** Start **

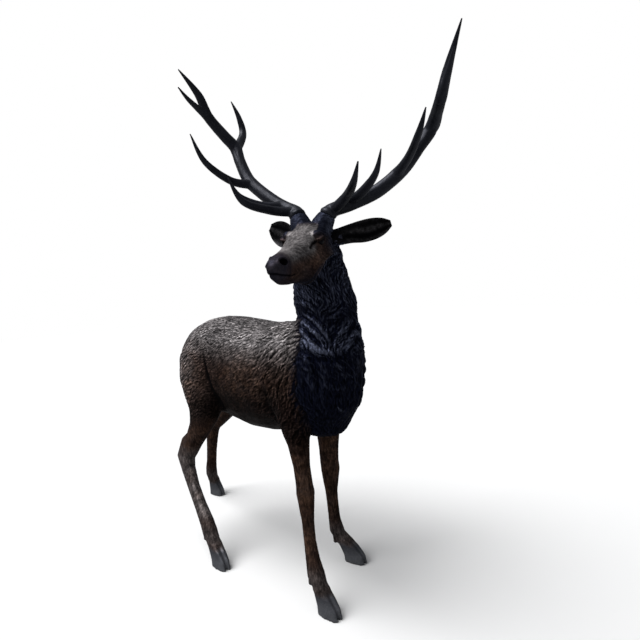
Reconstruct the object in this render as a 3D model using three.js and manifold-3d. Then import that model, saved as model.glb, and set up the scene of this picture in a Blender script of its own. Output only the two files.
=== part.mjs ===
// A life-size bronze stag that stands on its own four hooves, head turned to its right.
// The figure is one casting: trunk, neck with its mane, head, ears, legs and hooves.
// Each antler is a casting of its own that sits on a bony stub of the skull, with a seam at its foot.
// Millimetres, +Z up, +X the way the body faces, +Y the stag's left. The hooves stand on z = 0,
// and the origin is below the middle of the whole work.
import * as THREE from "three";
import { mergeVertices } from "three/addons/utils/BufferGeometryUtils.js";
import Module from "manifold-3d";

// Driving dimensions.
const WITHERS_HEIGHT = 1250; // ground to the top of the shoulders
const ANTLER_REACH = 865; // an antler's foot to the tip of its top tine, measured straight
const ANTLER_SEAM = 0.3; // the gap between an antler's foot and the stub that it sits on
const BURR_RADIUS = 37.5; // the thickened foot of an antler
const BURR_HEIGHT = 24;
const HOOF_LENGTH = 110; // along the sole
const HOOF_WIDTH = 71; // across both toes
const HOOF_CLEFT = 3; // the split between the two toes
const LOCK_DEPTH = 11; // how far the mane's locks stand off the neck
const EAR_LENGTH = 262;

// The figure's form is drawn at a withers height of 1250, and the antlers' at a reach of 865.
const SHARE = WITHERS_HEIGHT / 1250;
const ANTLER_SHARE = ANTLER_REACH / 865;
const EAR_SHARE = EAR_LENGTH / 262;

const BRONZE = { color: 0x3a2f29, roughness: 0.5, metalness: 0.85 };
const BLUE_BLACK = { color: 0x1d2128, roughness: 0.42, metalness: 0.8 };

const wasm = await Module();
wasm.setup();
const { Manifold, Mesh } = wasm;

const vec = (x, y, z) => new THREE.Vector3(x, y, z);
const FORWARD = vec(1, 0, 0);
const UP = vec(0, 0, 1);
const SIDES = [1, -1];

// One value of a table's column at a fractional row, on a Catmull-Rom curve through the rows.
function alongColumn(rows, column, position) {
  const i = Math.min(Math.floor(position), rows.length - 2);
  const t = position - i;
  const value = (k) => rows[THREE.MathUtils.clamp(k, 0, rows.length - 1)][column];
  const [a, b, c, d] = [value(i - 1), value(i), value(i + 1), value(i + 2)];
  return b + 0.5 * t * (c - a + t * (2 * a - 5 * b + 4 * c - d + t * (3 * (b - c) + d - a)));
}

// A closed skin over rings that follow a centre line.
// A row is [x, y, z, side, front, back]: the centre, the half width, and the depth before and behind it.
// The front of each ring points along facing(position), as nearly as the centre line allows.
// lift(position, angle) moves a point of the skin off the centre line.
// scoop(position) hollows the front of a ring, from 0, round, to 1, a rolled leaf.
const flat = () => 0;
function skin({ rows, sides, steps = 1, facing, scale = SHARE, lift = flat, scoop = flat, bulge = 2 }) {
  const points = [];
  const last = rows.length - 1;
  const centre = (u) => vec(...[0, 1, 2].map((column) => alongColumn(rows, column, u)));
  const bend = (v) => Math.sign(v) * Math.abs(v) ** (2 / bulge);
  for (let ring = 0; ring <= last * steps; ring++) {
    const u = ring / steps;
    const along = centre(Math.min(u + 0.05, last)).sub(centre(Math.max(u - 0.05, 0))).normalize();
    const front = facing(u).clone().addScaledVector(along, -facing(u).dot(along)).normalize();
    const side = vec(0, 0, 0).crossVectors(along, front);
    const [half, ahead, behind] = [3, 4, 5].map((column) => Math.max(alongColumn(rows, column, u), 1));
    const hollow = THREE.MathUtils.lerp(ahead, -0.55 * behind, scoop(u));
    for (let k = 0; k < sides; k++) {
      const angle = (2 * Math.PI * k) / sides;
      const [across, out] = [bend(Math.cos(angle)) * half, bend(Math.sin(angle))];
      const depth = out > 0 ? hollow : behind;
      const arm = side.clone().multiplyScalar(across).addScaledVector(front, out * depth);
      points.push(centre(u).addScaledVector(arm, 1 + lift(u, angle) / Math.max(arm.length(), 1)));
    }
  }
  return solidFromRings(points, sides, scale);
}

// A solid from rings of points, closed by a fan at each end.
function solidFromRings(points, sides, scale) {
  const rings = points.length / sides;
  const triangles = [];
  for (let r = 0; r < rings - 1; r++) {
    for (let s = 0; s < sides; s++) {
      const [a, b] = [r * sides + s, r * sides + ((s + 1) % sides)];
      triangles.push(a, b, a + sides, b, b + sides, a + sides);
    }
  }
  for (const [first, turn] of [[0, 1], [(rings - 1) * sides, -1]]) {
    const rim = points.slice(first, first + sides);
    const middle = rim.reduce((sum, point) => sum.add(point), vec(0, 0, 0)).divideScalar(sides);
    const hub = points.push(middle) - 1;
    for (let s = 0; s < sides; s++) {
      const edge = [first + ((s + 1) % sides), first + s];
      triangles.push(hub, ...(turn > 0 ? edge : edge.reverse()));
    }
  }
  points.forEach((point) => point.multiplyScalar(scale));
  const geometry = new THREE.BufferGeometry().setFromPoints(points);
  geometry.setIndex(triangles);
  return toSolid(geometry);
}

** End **
** Start **

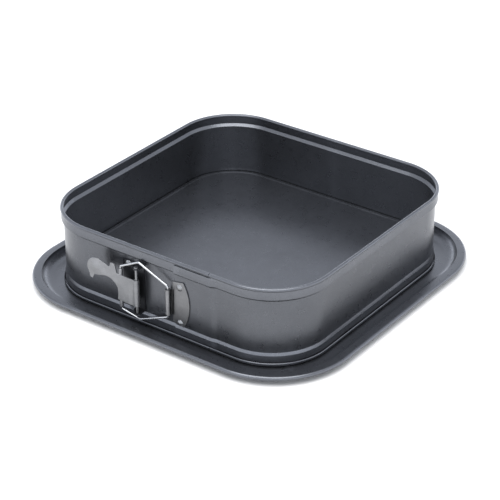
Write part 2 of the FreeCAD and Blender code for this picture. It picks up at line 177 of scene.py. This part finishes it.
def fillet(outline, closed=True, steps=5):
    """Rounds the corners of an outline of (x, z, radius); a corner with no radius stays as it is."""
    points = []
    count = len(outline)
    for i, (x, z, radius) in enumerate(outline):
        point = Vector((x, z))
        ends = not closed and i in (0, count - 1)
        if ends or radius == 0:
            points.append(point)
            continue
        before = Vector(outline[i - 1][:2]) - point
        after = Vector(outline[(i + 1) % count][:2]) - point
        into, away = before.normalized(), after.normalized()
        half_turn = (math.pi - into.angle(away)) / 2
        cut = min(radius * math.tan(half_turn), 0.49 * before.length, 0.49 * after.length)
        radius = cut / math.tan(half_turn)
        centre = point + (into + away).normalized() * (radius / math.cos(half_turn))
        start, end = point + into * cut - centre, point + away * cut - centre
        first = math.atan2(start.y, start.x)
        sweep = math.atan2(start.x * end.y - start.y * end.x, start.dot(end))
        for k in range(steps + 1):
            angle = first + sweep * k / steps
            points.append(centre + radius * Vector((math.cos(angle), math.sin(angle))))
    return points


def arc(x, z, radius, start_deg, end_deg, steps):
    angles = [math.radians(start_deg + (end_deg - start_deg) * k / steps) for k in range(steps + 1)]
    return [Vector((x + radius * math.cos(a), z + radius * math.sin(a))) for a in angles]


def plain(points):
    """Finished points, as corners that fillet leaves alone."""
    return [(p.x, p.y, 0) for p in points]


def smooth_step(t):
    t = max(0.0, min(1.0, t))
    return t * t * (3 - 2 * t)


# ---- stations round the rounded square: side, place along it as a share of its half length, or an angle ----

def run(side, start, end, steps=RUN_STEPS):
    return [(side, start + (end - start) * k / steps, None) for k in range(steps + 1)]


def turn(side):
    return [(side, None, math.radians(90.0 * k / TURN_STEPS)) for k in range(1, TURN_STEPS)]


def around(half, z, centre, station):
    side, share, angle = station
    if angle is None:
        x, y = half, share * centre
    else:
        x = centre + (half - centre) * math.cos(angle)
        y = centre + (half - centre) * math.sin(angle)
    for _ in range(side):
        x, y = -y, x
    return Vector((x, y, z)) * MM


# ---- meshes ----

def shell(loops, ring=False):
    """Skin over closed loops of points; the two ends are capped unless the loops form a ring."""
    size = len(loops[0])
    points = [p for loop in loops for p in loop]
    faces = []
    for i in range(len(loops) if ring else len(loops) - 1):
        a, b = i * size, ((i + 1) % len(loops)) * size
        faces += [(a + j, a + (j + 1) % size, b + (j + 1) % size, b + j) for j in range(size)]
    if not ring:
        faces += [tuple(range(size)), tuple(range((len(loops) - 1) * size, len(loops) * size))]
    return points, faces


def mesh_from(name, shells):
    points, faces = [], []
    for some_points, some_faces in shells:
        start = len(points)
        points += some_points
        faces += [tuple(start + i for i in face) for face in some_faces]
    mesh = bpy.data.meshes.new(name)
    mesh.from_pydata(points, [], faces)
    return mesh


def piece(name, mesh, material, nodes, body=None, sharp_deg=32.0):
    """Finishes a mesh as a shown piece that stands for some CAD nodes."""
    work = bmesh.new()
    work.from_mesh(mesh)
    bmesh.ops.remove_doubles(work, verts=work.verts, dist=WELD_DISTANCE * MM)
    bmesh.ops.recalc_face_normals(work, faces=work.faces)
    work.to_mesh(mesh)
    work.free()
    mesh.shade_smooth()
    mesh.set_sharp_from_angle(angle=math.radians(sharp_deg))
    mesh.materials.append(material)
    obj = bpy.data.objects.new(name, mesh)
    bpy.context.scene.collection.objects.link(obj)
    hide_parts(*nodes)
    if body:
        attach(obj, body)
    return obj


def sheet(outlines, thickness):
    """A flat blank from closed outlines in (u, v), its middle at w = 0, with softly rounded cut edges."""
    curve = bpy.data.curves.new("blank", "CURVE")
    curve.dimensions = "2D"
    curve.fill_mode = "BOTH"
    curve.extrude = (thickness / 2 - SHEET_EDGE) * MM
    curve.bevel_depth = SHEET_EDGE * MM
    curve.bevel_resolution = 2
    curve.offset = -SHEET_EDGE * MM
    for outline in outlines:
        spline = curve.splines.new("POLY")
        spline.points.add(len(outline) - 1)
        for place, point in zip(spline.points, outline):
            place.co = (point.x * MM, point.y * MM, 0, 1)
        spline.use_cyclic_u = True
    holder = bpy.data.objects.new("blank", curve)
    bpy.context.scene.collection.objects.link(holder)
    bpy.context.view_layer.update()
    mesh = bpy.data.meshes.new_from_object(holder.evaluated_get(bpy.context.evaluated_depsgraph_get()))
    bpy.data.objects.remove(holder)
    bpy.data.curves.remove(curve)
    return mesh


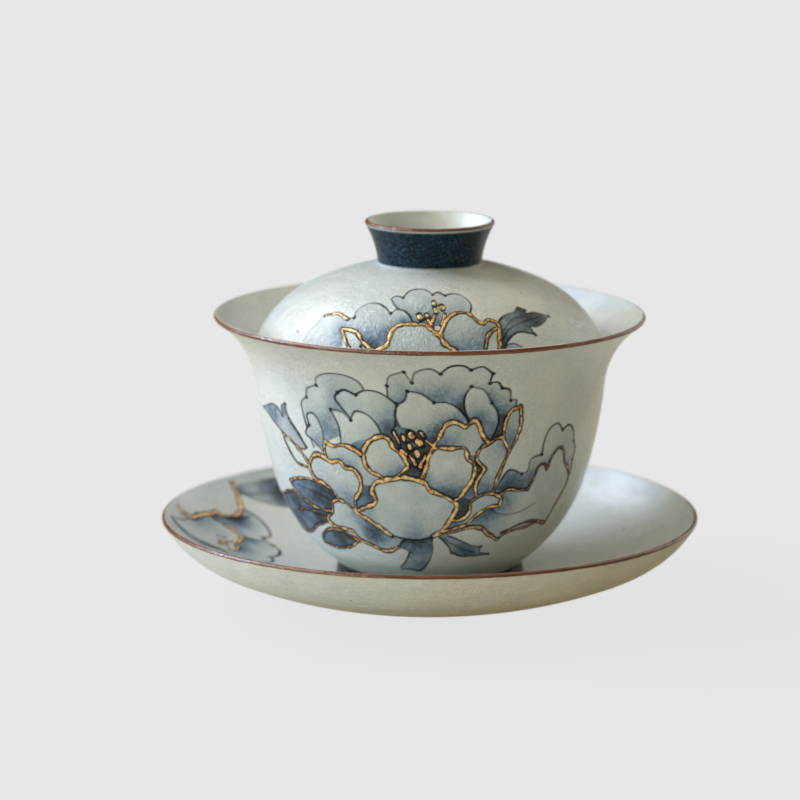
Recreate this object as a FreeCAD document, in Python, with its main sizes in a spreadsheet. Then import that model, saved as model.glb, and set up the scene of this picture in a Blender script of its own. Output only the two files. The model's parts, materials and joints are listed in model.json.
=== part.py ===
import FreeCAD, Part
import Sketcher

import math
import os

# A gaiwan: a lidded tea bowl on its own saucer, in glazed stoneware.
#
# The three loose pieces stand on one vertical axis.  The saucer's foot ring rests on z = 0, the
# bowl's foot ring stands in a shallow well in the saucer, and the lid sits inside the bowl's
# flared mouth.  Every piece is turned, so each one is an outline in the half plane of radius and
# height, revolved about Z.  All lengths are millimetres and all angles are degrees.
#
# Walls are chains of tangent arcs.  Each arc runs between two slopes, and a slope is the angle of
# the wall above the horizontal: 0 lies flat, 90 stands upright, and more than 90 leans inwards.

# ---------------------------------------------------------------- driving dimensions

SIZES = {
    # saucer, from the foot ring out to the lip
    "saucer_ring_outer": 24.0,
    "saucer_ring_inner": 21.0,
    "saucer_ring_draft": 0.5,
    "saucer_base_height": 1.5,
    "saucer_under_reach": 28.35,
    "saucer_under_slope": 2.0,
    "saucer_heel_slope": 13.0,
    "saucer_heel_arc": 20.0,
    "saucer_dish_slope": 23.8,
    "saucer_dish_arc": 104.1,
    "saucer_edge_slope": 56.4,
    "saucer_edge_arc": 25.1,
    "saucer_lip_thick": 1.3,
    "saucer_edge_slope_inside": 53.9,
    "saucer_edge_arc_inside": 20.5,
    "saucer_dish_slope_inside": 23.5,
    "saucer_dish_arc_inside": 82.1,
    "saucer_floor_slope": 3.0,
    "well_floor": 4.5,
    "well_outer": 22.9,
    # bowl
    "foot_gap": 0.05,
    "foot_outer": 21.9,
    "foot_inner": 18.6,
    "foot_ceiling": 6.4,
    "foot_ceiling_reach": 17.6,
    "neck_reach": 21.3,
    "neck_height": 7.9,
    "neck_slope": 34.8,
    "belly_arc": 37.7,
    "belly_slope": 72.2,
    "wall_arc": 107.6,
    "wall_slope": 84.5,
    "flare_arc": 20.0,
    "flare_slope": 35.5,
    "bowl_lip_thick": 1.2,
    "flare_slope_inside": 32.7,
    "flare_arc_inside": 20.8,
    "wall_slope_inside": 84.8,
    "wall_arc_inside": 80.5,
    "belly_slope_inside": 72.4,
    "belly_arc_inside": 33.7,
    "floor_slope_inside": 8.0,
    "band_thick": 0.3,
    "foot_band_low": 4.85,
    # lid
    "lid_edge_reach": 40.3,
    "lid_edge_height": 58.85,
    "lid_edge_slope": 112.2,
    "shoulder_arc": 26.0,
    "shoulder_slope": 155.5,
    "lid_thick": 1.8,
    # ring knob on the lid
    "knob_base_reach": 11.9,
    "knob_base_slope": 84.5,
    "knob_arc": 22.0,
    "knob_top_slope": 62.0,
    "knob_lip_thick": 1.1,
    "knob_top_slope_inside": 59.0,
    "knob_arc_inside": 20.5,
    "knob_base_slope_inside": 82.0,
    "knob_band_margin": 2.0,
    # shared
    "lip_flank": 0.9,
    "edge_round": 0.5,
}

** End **

- Problem requirements
Set down, exactly and alone, the run of lines from the line that has "Reconstruct the object" to the line that has "import Module from".

- Reply
Reconstruct the object in this render as a 3D model using three.js and manifold-3d. Then import that model, saved as model.glb, and set up the scene of this picture in a Blender script of its own. Output only the two files.
=== part.mjs ===
// A life-size bronze stag that stands on its own four hooves, head turned to its right.
// The figure is one casting: trunk, neck with its mane, head, ears, legs and hooves.
// Each antler is a casting of its own that sits on a bony stub of the skull, with a seam at its foot.
// Millimetres, +Z up, +X the way the body faces, +Y the stag's left. The hooves stand on z = 0,
// and the origin is below the middle of the whole work.
import * as THREE from "three";
import { mergeVertices } from "three/addons/utils/BufferGeometryUtils.js";
import Module from "manifold-3d";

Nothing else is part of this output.